Arts & Humanities

Museum celebrates Athens Art Association history

Laura Blackshear (American, 1875 – 1967), still life with fruit and pitcher, n.d. Oil on canvas. Georgia Museum of Art, University of Georgia; Gift of the Kuzmicki Collection. GMOA 2017.45.

For the past 100 years, the Athens Art Association has built a community dedicated to the promotion of the arts. The exhibition “Our Town and Beyond” celebrates its 100th anniversary and includes works of its earlier members. The exhibition will be on view at the Georgia Museum of Art at the University of Georgia from May 18 through Aug. 11.

This show includes still life paintings, portraits, landscapes and even some early work in photography. Laura Blackshear, a local artist and educator, founded the association in 1919 with 20 charter members. She intended to form an organization that sponsored the physical production and celebration of art in Athens. From its earliest days, the Athens Art Association welcomed both men and women.

“Self Portrait, Reading,” a self-portrait by painter Lucy May Stanton, (American, 1876 – 1931), 1914. Oil on canvas, 46 x 32 inches. Georgia Museum of Art, University of Georgia; Gift of Mrs. Frances Forbes Heyn. GMOA 2002.45.

Lucy May Stanton painted members of her family and the Athens community. “The South is virgin soil as far as interpretations in terms of paint is concerned,” she said. “The things have never been painted before, never been seen before.”

Stanton envisioned a new South, though she worked within the social, racial and gender divisions of her time. Her self-portraits speak to the shifting nature of her identity as both a southern lady and an artistic suffragette.

Lamar Dodd, for whom the university’s Lamar Dodd School of Art is named, painted some of the landscapes included in the exhibition. He aligned the student art association at UGA with the Athens Art Association in the 1930s. Today, both organizations continue to maintain a good relationship. The show also includes some sculptural works by Martha Odum, best known as a landscape painter in watercolors and wife to Eugene Odum, who founded UGA’s Institute of Ecology (now Odum School of Ecology).

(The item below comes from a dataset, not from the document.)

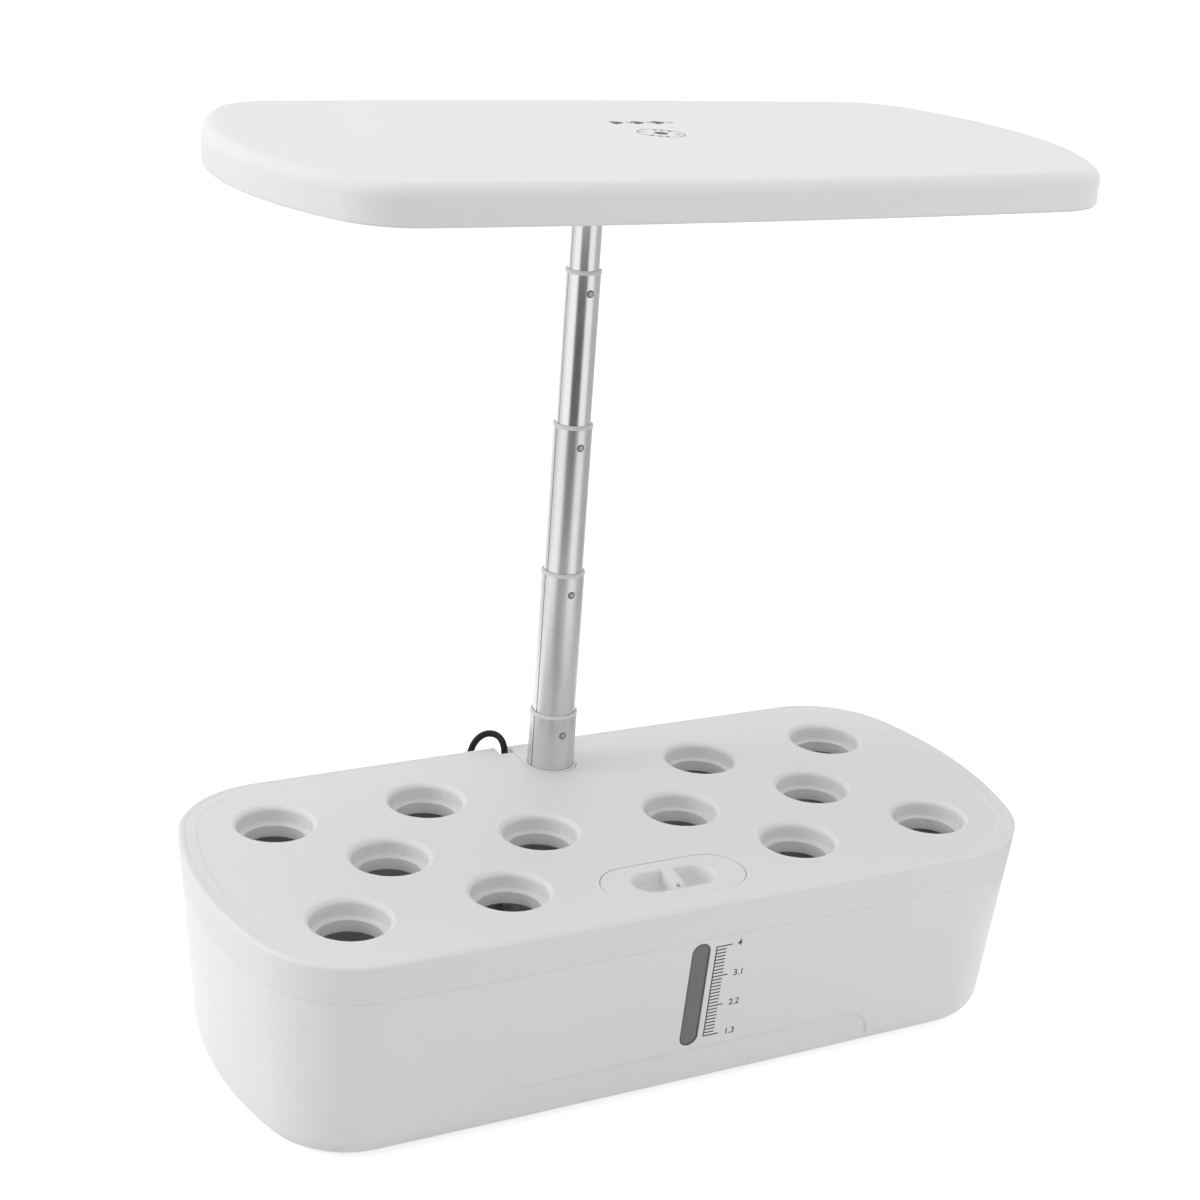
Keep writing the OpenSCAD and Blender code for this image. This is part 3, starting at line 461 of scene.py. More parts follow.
@dataclass
class Nodes:
    """A tree of shader nodes that is being put together."""

    tree: Tree

    def wire(self, target: Socket, value: object) -> None:
        """Gives a socket what it takes: another socket, or a plain value."""
        if isinstance(value, Socket):
            self.tree.links.new(value, target)
        else:
            target.default_value = value

    def add(
        self, kind: str, output: str | int, feeds: dict[str | int, object], **settings: object
    ) -> Socket:
        """Adds a shader node.

        Args:
            kind: Its type.
            output: The output that is wanted.
            feeds: What its inputs take.
            **settings: Values of its properties.

        Returns:
            The socket of that output.
        """
        made = adjusted(self.tree.nodes.new("ShaderNode" + kind), **settings)
        for label, value in feeds.items():
            self.wire(made.inputs[label], value)
        return made.outputs[output]

    def math(self, kind: str, first: object, second: object) -> Socket:
        """The sum, product or the like of two sockets or numbers."""
        return self.add("Math", 0, {0: first, 1: second}, operation=kind)

    def ranged(self, value: Socket, low: float, high: float) -> Socket:
        """A value from 0..1, mapped to a range."""
        return self.add("MapRange", "Result", {"Value": value, "To Min": low, "To Max": high})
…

“The Georgia Museum of Art is pleased to join the Athens Art Association in celebrating its history of contributions to the cultural life of our community. Rich in visual arts resources, Athens-Clarke County is fortunate to count among them the Athens Art Association, which continues to this day to advance visual learning and to encourage the creative impulse,” said William U. Eiland, director of the museum and curator of the exhibition. “Our exhibition at the museum examines the works of early members, including the Association’s founders. While relentlessly realistic, these early 20th-century works are significant in the visual history of our region and our nation, since the artists in the exhibition followed the dictates of the times in studying the Old Masters and in attempting to represent the local world with all its everyday marvels and notable personages.”

The Athens Art Association continues to flourish by sponsoring exhibitions and lectures held primarily at the Lyndon House Arts Center. Other arts venues in Athens are also celebrating its anniversary, including the Lyndon House Arts Center (“A Century of Art: The Athens Art Association, 1919–2019,” June 6–Aug. 15, organized by Christine Langone, professor emerita in leadership education at UGA, and the Lyndon House Arts Center’s preparator Celia Brooks), the Athens-Clarke County Library (Aug. 10–Oct. 5) and the State Botanical Garden of Georgia (November and December).

Related events at the museum include:

  • A public tour by Eiland and Langone on June 5 at 2 p.m.
  • A screening of the documentary “Athens in Our Lifetimes,” directed by longtime Athens residents Kathy Prescott and Grady Thrasher, on June 13 at 7 p.m.
  • 90 Carlton: Summer, the museum’s quarterly reception, on July 19 from 5:30-7:30 p.m. ($15, $10 for Friends of the Museum and Supporters, free for current members; galleries open until 8:30 p.m.)

All programs are free and open to the public unless otherwise indicated.